■ SHORT PROBLEM:
Look below and pull out each line with the word "materials".

:: ENTRIES PROVIDED

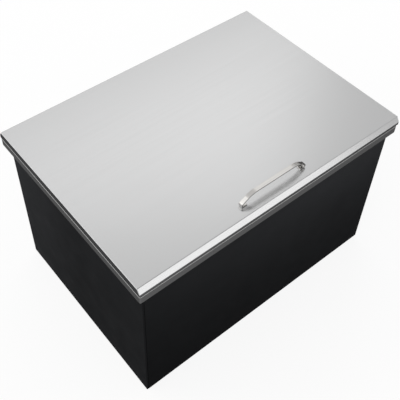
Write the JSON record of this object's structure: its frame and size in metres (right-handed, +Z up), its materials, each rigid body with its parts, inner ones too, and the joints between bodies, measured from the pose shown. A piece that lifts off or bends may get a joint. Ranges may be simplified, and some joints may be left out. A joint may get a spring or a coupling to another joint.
{
  "type": "drop in ice bin",
  "caption": "Insulated ice bin that drops into a worktop: black case, steel rim and tub, hinged flat lid with a low bow handle, and a plugged drain.",
  "frame": {"origin": "centre of the bounding box in plan, at the level of the case's flat bottom", "axes": "+X to the right along the long side, -Y towards the front with the handle, +Z up"},
  "size_m": [0.508, 0.3695, 0.3273],
  "materials": {
    "brushed_stainless": "brushed, satin",
    "rim_stainless": "brushed, satin",
    "liner_stainless": "mill finish, softly reflective",
    "handle_steel": "fine satin",
    "fastener_steel": "polished",
    "hinge_steel": "satin",
    "black_coated_steel": "semi-matt fine powder coat",
    "insulation_foam": "cellular, matt",
    "seal_rubber": "matt",
    "plug_rubber": "soft sheen",
    "drain_metal": "bright nickel plate"
  },
  "bodies": {
    "bin": {"rim_frame": "rim_stainless", "case_wrap": "black_coated_steel", "case_end_left": "black_coated_steel", "case_end_right": "black_coated_steel", "tub": "liner_stainless", "wall_insulation": "insulation_foam", "base_insulation": "insulation_foam", "drain_fitting": "drain_metal", "drain_seal": "seal_rubber", "drain_washer": "seal_rubber", "drain_locknut": "drain_metal", "drain_strainer": "fastener_steel", "hinge_base_leaf_left": "hinge_steel", "hinge_base_leaf_right": "hinge_steel", "hinge_pin_left": "hinge_steel", "hinge_pin_right": "hinge_steel", "hinge_base_rivets": "fastener_steel"},
    "lid": {"lid_skin": "brushed_stainless", "lid_pan": "liner_stainless", "lid_insulation": "insulation_foam", "lid_seal": "seal_rubber", "handle": "handle_steel", "handle_studs": "fastener_steel", "handle_nuts": "fastener_steel", "handle_backing_plate": "fastener_steel", "hinge_lid_leaf_left": "hinge_steel", "hinge_lid_leaf_right": "hinge_steel", "hinge_lid_rivets": "fastener_steel"},
    "plug": {"drain_plug": "plug_rubber"}
  },
  "joints": [
    {"name": "lid_hinge", "type": "hinge", "parent": "bin", "child": "lid", "pos_m": [0, 0.18225, 0.2937], "axis": [-1, 0, 0], "range_deg": [0, 105]},
    {"name": "plug_lift", "type": "slide", "parent": "bin", "child": "plug", "axis": [0, 0, 1], "range_m": [0, 0.06]}
  ]
}
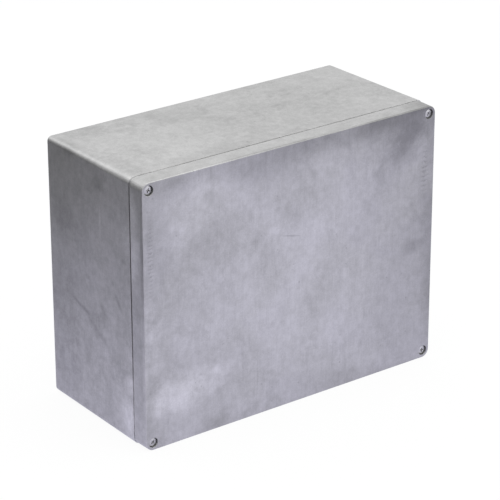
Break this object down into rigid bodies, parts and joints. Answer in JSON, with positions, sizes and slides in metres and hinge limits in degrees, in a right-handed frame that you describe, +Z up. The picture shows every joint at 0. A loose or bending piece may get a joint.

::::

■ RESULT OF THE EXERCISE:
Write the JSON record of this object's structure: its frame and size in metres (right-handed, +Z up), its materials, each rigid body with its parts, inner ones too, and the joints between bodies, measured from the pose shown. A piece that lifts off or bends may get a joint. Ranges may be simplified, and some joints may be left out. A joint may get a spring or a coupling to another joint.
  "materials": {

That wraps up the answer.